In operation, rotational movement of the motor 73 is transferred to the axial displacement of the piston 80 through the ball screw 79 with a guide key 91. Change in volume may be determined by the displacement value of the piston 80, which may be directly measured by an electrical potentiometer 82, for example, while precisely and changeably controlling rotation of the motor 73, with one pulse of 1.8 degrees, for example. The electrical DC pulse motor 73 can change the volume of formation fluids retained in the flowline by actuating the piston 80, connected to the motor 73, by way of control electronics using position sensor signals. Since one preferred embodiment of the invention includes a pulsed motor and a high-resolution position sensor, the operation of the PVCU can be controlled with a high level of accuracy. The volume change is calculated by a surface area of the piston times the traveling distance recorded by a displacement or linear position sensor, such as a potentiometer, which is operatively connected with the piston. During the volume change, several sensors, such as pressure, temperature, chemical and density sensors and optical sensors, may measure the properties of the captured fluid sample.
The electrical motor 73 may be actuated for changing the volume of the isolated fluids. The displacement position of the piston 80 may be directly measured by the position sensor 82, fixed via a nut joint 95 and block 75 with the piston 80, while pulse input to the motor 73 accurately control the traveling speed and distance of the piston 80. The PVCU 70 is configured based on the desired motor performance required by the downhole environmental conditions, the operational time, the reducer and the pitch of the ball screw 79. After fluid characterization measurements are completed by the sensors and measurement devices of the module 32, the piston 80 is returned back to its initial position and the seal valves 52 and 54 are opened so that the PVCU 70 is ready for another operation.
An imager 72, such as a CCD camera, may be provided on, the bypass flowline 35 for spectral imaging to characterize phase behavior of downhole fluids isolated therein, as disclosed in co-pending U.S. patent application Ser. No. 11/204,134, titled “Spectral Imaging for Downhole Fluid Characterization,” filed on Aug. 15, 2005.
A scattering detector system 76 may be provided on the bypass flowline 35 to detect particles, such as asphaktene, bubbles, oil mist from gas condensate, that come out of isolated fluids in the bypass flowline 35.
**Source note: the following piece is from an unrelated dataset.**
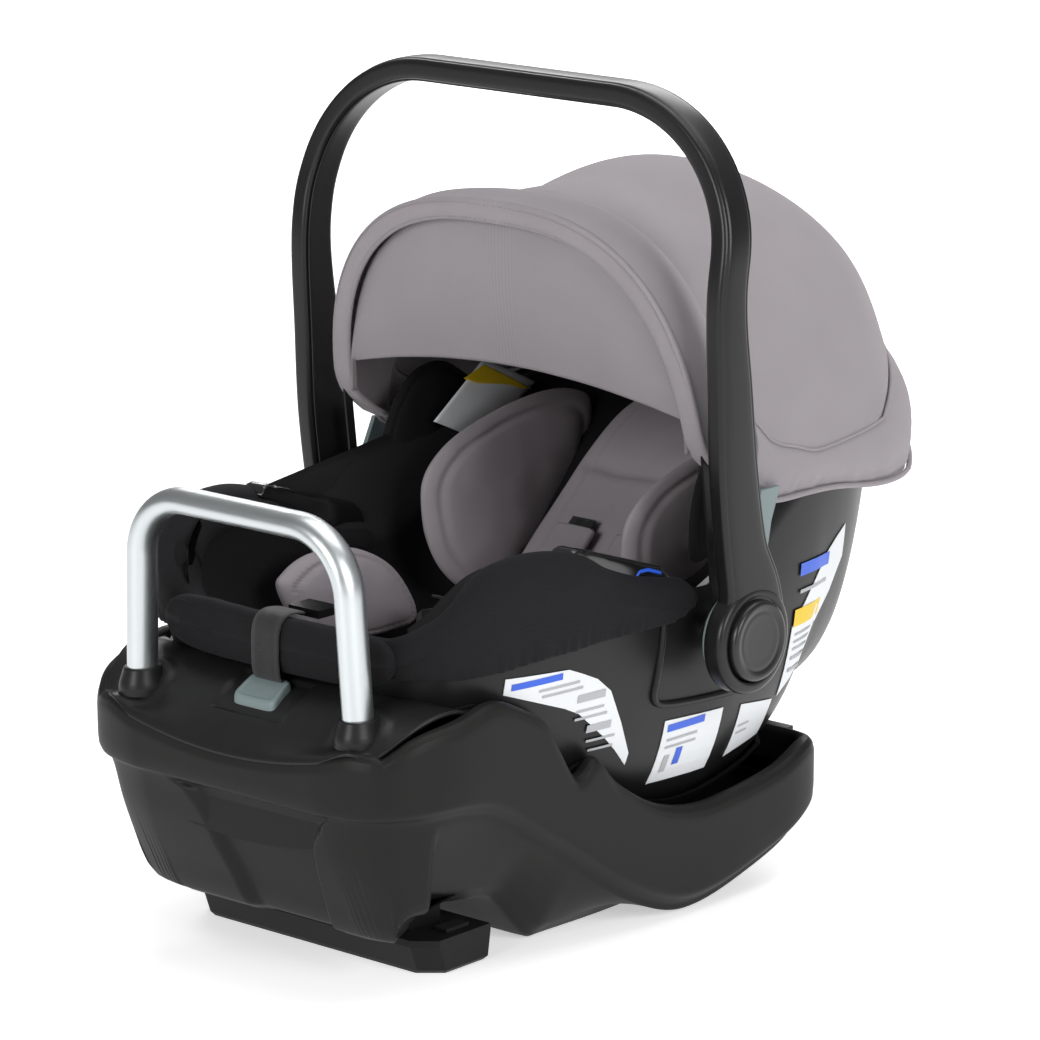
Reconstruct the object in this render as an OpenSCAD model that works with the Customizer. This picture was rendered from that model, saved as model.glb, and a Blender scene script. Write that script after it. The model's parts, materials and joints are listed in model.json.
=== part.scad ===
/* [Hub and handle] */
// Height of the handle pivot above the floor
hub_z = 218; // [214:1:222]
// Place of the handle pivot along the seat (foot end is negative)
hub_y = -10; // [-12:1:-8]
// Radius of the handle knuckle
knuckle_r = 41; // [38:1:42]
// Inner face of the handle arm, from the centre plane
arm_in = 196; // [195:0.5:197]
// Thickness of the handle arm
arm_t = 18; // [16:1:19]
// Radius from the pivot to the middle of the carry bar
handle_r = 393; // [391:1:396]
// Corner radius of the handle
handle_corner = 112; // [100:1:120]

/* [Canopy] */
// Widest half width of the rear hood
hood_w = 190; // [189:0.5:191]
// Hood radius above the pivot at its front edge
hood_r = 317; // [316:1:320]
// Half width of the moving front section
front_w = 184; // [182:0.5:184.5]
// Outer radius of the moving front section
front_r = 312; // [308:1:312.5]
// Cloth thickness of the canopy
cloth = 2.5; // [2:0.5:3]
// Forward lean of the canopy opening, in degrees
opening_lean = 9.2; // [7:0.1:10]
// Height of the hood's lower edge at the head end
skirt_z = 288; // [286:1:292]
// Height of the seam between the hood and its skirt
seam_z = 342; // [338:1:346]

/* [Carrier] */
// Widest half width of the carrier shell
shell_w = 170; // [168:0.5:171]
// Wall of the carrier shell
shell_wall = 4; // [3:0.5:5]
// Thickness of the seat pad
pad_t = 12; // [8:1:13]
// Depth of the infant insert
insert_t = 18; // [12:1:20]

/* [Base] */
// Widest half width of the base
base_w = 168; // [166:1:170]
// Wall of the base shell
base_wall = 3.5; // [3:0.5:4]
// Half width between the legs of the rebound bar at the deck
bar_x = 107; // [104:1:110]
// Top of the rebound bar above the floor
bar_top = 350; // [346:1:352]
// Gap between the carrier and the base tray
seat_gap = 2.5; // [2:0.5:3]

/* [Hidden] */
$fn = 64;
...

The scattering detector 76 includes a light source 84, a first photodetector 86 and, optionally, a second photodetector 88. The second photodetector 88 may be used to evaluate intensity fluctuation of the light source 84 to confirm that the variation or drop in intensity is due to formation of bubbles or solid particles in the formation fluids that are being examined. The light source 84 may be selected from a halogen source, an LED, a laser diode, among other known light sources suitable for the purposes of the present invention.
The scattering detector 76 also includes a high-temperature high-pressure sample cell 90 with windows so that light from the light source 84 passes through formation fluids flowing through or retained in the flowline 33 to the photodetector 86 on the other side of the flowline 33 from the light source 84. Suitable collecting optics 92 may be provided between the light source 84 and the photodetector 86 so that light from the light source 84 is collected and directed to the photodetector 86. Optionally, an optical filter 94 may be provided between the optics 92 and the photodetector 86. In this, since the scattering effect is particle size dependent, i.e., maximum for wavelengths similar to or lower than the particle sizes, by selecting suitable wavelengths using the optical filter 94 it is possible to obtain suitable data on bubble/particle sizes.
Referring again to
The bypass flowline 35 is looped, via the circulation flowline 37, and the circulation pump 78 is provided on the looped flowline 35 and 37 so that formation fluids isolated in the bypass flowline 35 may be circulated, for example, during phase behavior characterization. When the isolated fluid sample in the bypass flowline 35 is circulated in a closed loop line, accuracy of phase behavior measurements can be improved.
During the sampling job, the formation fluids are flowing inside the main flowline 33 while the seal valves 53 and 55 are closed and the seal valve 59 is open. At this time, other fluid analysis modules analyze the characteristics of the sample flowing inside the main flowline 33.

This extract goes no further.